------ DATA BLOCK ------

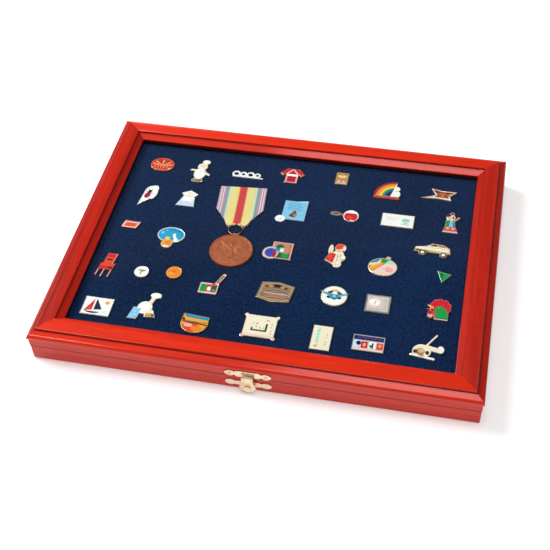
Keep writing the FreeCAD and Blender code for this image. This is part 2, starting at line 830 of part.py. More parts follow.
def lapel_pins():
    """Every lapel pin by node name, in five rows from the hinges to the clasp."""
    return {
        "oval_pins": [
            lapel_pin(-126.4, 82.3, [oval(0, 0, 11.0, 8.6)]),
            lapel_pin(51.2, -45.4, [oval(0, 0, 10.6, 10.4),
                                    poly((-12.2, 4.2), (0, -2.5), (12.2, 4.2), (0, 1.5))]),
        ],
        "cook_pins": [
            lapel_pin(-90.3, 79.3, [oval(2.6, 12.2, 3.9, 2.9), poly((1.0, 12), (-1.5, 6), (5, 6), (4.4, 12)),
                                    oval(0.5, 6.0, 4.8, 4.6), oval(0, -3.2, 5.6, 7.6),
                                    band(-8.2, 0.6, 0, 0.6, 2.6), band(0, 1.5, 8.2, -3.6, 2.6),
                                    oval(-0.4, -12.0, 5.4, 2.4)]),
            lapel_pin(-94.5, -81.8, [oval(6.2, 12.0, 4.6, 3.0), band(3.0, 1.0, 5.6, 11.0, 3.8),
                                     oval(0.5, -1.5, 6.2, 6.6),
                                    poly((-11, -14), (-3.5, -14), (-1, -2), (-8.5, -2)),
                                     poly((1, -4), (8, -3), (11, -10), (2, -11))]),
        ],
        "small_pins": [
            lapel_pin(35.3, 90.3, [oblong(0, 0, 11.4, 15.2)]),
            lapel_pin(134.0, -11.0, [poly((-5.6, 6.4), (6.4, 4.0), (-1.2, -6.2))]),
        ],
        "bar_pins": [
            lapel_pin(-132.3, 4.4, [poly((-8, -4.2), (5.6, -4.4), (8.2, 4.0), (-6.2, 4.4))]),
            lapel_pin(84.7, -88.2, [oblong(0, 0, 24.6, 15.4)]),
        ],
        "card_pins": [
            lapel_pin(89.9, 46.6, [oblong(0, 0, 28.0, 15.6)]),
            lapel_pin(48.6, -89.0, [oblong(0, 0, 15.6, 24.0)]),
        ],
        "square_pins": [
            lapel_pin(86.3, -47.6, [oblong(0, 0, 19.6, 18.0)]),
            lapel_pin(-131.8, -88.6, [oblong(0, 0, 24.0, 18.6)]),
        ],
        "plaque_pins": [
            lapel_pin(4.4, -49.3, [poly((-14.6, -7.6), (-2, -11), (12.6, -9.2),
                                        (14.8, 7.6), (2, 10.6), (-12.4, 9.2))]),
            lapel_pin(-0.2, -86.2, [oblong(0, 0, 25.4, 22.0)] + scallops(2, -12.4, 12.4, 10.4, 1.7)
                      + scallops(2, -12.4, 12.4, -10.4, 1.7)),
        ],
        "round_pins": [
            lapel_pin(-107.7, -46.7, [oval(0, 0, 6.2, 6.2)]),
            lapel_pin(-81.3, -43.0, [oval(0, 0, 6.6, 6.6)]),
        ],
        "ring_chain_pin": [lapel_pin(-47.5, 81.6, ring_chain(), (0, -3.6))],
        "shirt_pin": [lapel_pin(-8.6, 86.6, [
            poly((-5.8, -9.4), (5.8, -9.4), (5.8, 2.2), (8.0, -0.6), (11.2, 2.6), (5.6, 9.2), (-5.6, 9.2),
                 (-11.2, 2.6), (-8.0, -0.6), (-5.8, 2.2))])],
        "rainbow_pin": [lapel_pin(76.9, 83.6, [
            slab(outline(Vector(-11.4, -9.6, 0), [
                Vector(7.4, -9.6, 0), Vector(7.4, 9.6, 0), (Vector(-5.4, 4.0, 0), Vector(-11.4, -9.6, 0))]),
                Vector(0, 0, pin_thickness)),
            oblong(-0.4, -10.4, 22.6, 3.0), oval(7.6, 3.0, 3.4, 3.8), oval(8.6, -4.0, 3.0, 3.6)])],
        "bow_pin": [lapel_pin(120.9, 84.4, [
            poly((-15.2, -6.4), (-3, -1.5), (-7, 6.6), (2.0, 4.6), (15.4, 4.8), (9.6, -1.6), (11.2, -6.8),
                 (0, -5.6))])],
        "leaf_pin": [lapel_pin(-128.1, 42.0, [
            oval(1.6, 3.4, 6.2, 8.4), poly((-6.4, -13.4), (-4.5, 3.0), (1.6, -5.0), (7.2, -0.5)),
            oval(3.4, 8.4, 4.2, 4.2)])],
        "house_pin": [lapel_pin(-92.2, 43.2, [
            poly((-9.4, -9.6), (7.4, -9.6), (5.6, 2.4), (-5.2, 2.4)), oval(0, 3.6, 5.2, 4.4),
            poly((-7.4, 6.2), (0, 10.4), (8.0, 5.8), (4.6, 2.6), (-4.6, 2.6))])],
        "booklet_pin": [lapel_pin(1.0, 43.8, [
            oblong(1.0, 0, 20.4, 23.0), poly((-2, 11), (10.8, 13.2), (11.2, 10)),
            oval(-9.6, -11.0, 4.6, 4.2)])],
        "pan_pin": [lapel_pin(44.9, 45.6, [
            oval(5.4, 0, 6.8, 7.0), oval(-7.8, 1.2, 4.8, 2.4), band(-5, 1, 2, 0.4, 2.0)], (5.4, 0))],
        "juggler_pin": [lapel_pin(134.1, 51.2, [
            oval(-0.6, 6.6, 4.0, 4.2), oval(0.4, 11.0, 2.2, 1.8),
            poly((-4.4, 3.4), (3.2, 3.4), (4.2, -5.2), (-4.8, -5.2)),
            band(1.5, 1.5, 6.0, 6.8, 2.2), poly((-6.6, -11.6), (6.8, -11.6), (4.4, -4.4), (-4.8, -4.4))])],
        "lagoon_pin": [lapel_pin(-94.9, -5.0, [oval(0, 3.0, 12.0, 9.0), oval(-1.4, -7.2, 5.0, 5.0)])],
        "tile_pin": [lapel_pin(-2.7, -4.8, [oblong(3.2, 0.6, 17.4, 19.0), oval(-5.6, -3.0, 7.0, 7.0)])],
        "bear_pin": [lapel_pin(44.9, -0.6, [
            oval(3.0, 7.4, 4.8, 5.0), oval(2.0, -2.6, 5.6, 7.6), oval(-4.6, 4.6, 2.2, 6.0),
            poly((-8.4, -7.6), (-0.6, -11.4), (1.0, 0.8), (-5.0, 1.8)), oval(2.6, -10.6, 3.8, 4.0),
            oval(6.4, -3.2, 2.4, 3.2)])],
        "palette_pin": [lapel_pin(84.6, -7.0, [oval(0, -1.0, 12.0, 9.8), oval(3.4, 9.2, 2.4, 2.0)])],
        "car_pin": [lapel_pin(122.2, 18.2, [
            poly((-15.0, -3.8), (-14.4, 1.4), (-5.0, 3.4), (-1.0, 6.6), (8.6, 6.4), (14.2, 2.6),
                 (15.0, -3.8)),
            oval(-8.0, -4.4, 3.2, 3.0), oval(9.2, -4.8, 3.2, 3.0)])],
        "chair_pin": [lapel_pin(-137.7, -43.9, [
            poly((-3.2, 12.8), (5.6, 12.8), (4.2, 0.6), (-4.6, 0.6)),
            poly((-6.0, 1.6), (6.4, 1.6), (5.4, -5.6), (-7.0, -5.6)),
            band(-6.0, -5, -6.8, -12.0, 1.5), band(-1.2, -5, -2.2, -13.0, 1.5),
            band(4.6, -5, 3.6, -12.6, 1.5)])],
        "guitar_pin": [lapel_pin(-47.1, -50.3, [
            oblong(-2.2, -4.6, 15.6, 11.6), band(3.0, 0.6, 7.4, 11.0, 3.4)], (-2, -4))],
        "rooster_pin": [lapel_pin(134.2, -45.2, [
            oval(1.2, 3.8, 8.0, 7.4), poly((-5.8, 2.6), (8.6, 2.6), (7.6, -10.6), (-3.2, -10.6)),
            oval(-6.2, -5.6, 2.6, 4.0),
            poly((-10.0, 4.0), (-4.2, 2.6), (-5.6, -1.2), (-10.4, -1.0), (-6.6, 0.8))])],
        "bowl_pin": [lapel_pin(-51.1, -91.6, [
            slab(outline(Vector(-10.8, 6.6, 0), [
                (Vector(0, -9.6, 0), Vector(11.0, 5.4, 0)), Vector(10.0, 8.2, 0)]),
                Vector(0, 0, pin_thickness))], (0, 2))],
        "rider_pin": [lapel_pin(128.5, -83.6, [
            oval(-3.4, -4.6, 7.2, 6.4), band(-1.0, 0, 6.6, 12.0, 1.7), band(-11.0, -8.8, 6.0, -11.0, 2.4),
            band(0, -0.6, 9.6, -2.4, 4.6), oval(10.6, -1.2, 2.8, 3.6)])],
    }


# ---------------------------------------------------------------- assembly
def write(name, solids):
    """Save one node as a STEP file."""
    shape = solids[0] if len(solids) == 1 else Part.makeCompound(solids)
    shape.exportStep("parts/" + name + ".step")


def main():
    """Build every node and save it."""
    os.makedirs("parts", exist_ok=True)
    hinge_pieces, hinge_cuts = hinges()
    base_nails = nail_spots(base_face_y, base_plate_z)
    catch_nails = nail_spots(lid_face_y, catch_middle_z)

    base_cuts = hinge_cuts["base"] + v_nails(0, v_nail_clearance) + [nail_hole(s) for s in base_nails]
    for side, rail in mitred_frame(base_section, base_inner_inset).items():
        write("base_" + side + "_rail", [cut_all(rail, base_cuts)])

    lid_cuts = hinge_cuts["lid"] + v_nails(lid_bottom, v_nail_clearance)
    lid_cuts += brads(brad_radius + brad_hole_clearance) + [nail_hole(s) for s in catch_nails]
    for side, rail in mitred_frame(lid_section, sight_inset).items():
        write("lid_" + side + "_rail", [cut_all(rail, lid_cuts)])

    panel_inset = base_inner_inset - panel_groove_depth + panel_side_clearance
    write("base_panel", [inset_plate(panel_inset, panel_bottom, panel_top)])
    write("base_corner_nails", v_nails(0, 0))
    write("lid_corner_nails", v_nails(lid_bottom, 0))
    write("glass_pane", [inset_plate(rabbet_inset + glass_edge_clearance, glass_bottom, ledge_level)])
    brad_holes = brads(brad_radius + brad_hole_clearance)
    write("glazing_strips", [cut_all(strip, brad_holes) for strip in glazing_strips()])
    write("glazing_brads", brads(brad_radius))

    pins = lapel_pins()
    posts = []
    for name, group in pins.items():
        write(name, [pin for pin, _ in group])
        for _, foot in group:
            posts.append(rod(pin_post_radius + pin_post_clearance,
                             foot - Vector(0, 0, pin_post_length + 0.1), foot + Vector(0, 0, over)))
    posts += as_pinned(brooch_prongs(pin_post_radius + pin_post_clearance, pad_top + over))
    wrap = inset_plate(pad_inset, panel_top, pad_top)
    core = inset_plate(pad_inset + felt_thickness, panel_top - over, foam_top)
    write("pad_felt_cover", [cut_all(wrap.cut(core), posts)])
    write("pad_foam", [cut_all(inset_plate(pad_inset + felt_thickness, foam_bottom, foam_top), posts)])
    write("pad_backing_board", [inset_plate(pad_inset + felt_thickness, panel_top, foam_bottom)])

    write("hinge_base_leaves", hinge_pieces["base_leaves"])
    write("hinge_lid_leaves", hinge_pieces["lid_leaves"])
    write("hinge_pins", hinge_pieces["pins"])
    write("hinge_base_screws", hinge_pieces["base_screws"])
    write("hinge_lid_screws", hinge_pieces["lid_screws"])

    write("clasp_catch_plate", [catch_plate()])
    write("clasp_base_plate", [clasp_base_plate()])
    write("clasp_lever", [clasp_lever()])
    write("clasp_pivot_pin", [pivot_pin()])
    write("clasp_spring", [lever_spring()])
    write("clasp_base_nails", [nail(spot) for spot in base_nails])
    write("clasp_catch_nails", [nail(spot) for spot in catch_nails])

    write("medal_disc", as_pinned([medal_disc()]))
    write("medal_ring", as_pinned([medal_ring(medal_ring_wire)]))
    write("medal_ribbon", as_pinned([medal_ribbon()]))
    write("medal_brooch", as_pinned([medal_brooch()]))


main()
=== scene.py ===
"""Hinged, glazed display case with a padded felt insert, lapel pins and a ribboned medal.

Metres, +Z up, the clasp on -Y and the hinges on +Y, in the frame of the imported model.
"""
import logging
import math
from dataclasses import dataclass, field
from enum import Enum
from typing import Callable, Sequence

import bpy
import numpy as np
from mathutils import Matrix, Vector


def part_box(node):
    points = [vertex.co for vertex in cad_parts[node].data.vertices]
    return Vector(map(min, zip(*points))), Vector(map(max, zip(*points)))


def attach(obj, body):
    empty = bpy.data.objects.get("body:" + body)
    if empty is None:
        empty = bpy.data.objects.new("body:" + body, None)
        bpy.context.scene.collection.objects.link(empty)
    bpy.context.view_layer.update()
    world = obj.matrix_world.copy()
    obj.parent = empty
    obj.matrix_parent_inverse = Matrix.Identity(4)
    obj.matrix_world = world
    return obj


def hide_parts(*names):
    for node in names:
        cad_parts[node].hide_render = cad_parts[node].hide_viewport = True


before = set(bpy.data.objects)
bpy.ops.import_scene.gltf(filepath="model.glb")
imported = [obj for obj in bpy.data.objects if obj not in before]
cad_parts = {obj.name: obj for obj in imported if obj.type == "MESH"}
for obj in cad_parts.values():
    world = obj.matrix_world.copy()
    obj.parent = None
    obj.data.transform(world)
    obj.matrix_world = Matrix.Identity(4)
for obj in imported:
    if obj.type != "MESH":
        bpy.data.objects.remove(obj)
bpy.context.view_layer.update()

MM = 0.001

Array = np.ndarray
Colour = tuple[float, float, float]
Socket = bpy.types.NodeSocket
Shape = Callable[[Array, Array], Array]
log = logging.getLogger("display_case")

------

_PROBLEM TO SOLVE:_ Return exactly the lines above from the line that has "spot in catch_nails])" through the line that has "from mathutils import Matrix, Vector", inclusive, and nothing else.

_OUTPUT FOR THIS EXERCISE:_
    write("clasp_catch_nails", [nail(spot) for spot in catch_nails])

    write("medal_disc", as_pinned([medal_disc()]))
    write("medal_ring", as_pinned([medal_ring(medal_ring_wire)]))
    write("medal_ribbon", as_pinned([medal_ribbon()]))
    write("medal_brooch", as_pinned([medal_brooch()]))


main()
=== scene.py ===
"""Hinged, glazed display case with a padded felt insert, lapel pins and a ribboned medal.

Metres, +Z up, the clasp on -Y and the hinges on +Y, in the frame of the imported model.
"""
import logging
import math
from dataclasses import dataclass, field
from enum import Enum
from typing import Callable, Sequence

import bpy
import numpy as np
from mathutils import Matrix, Vector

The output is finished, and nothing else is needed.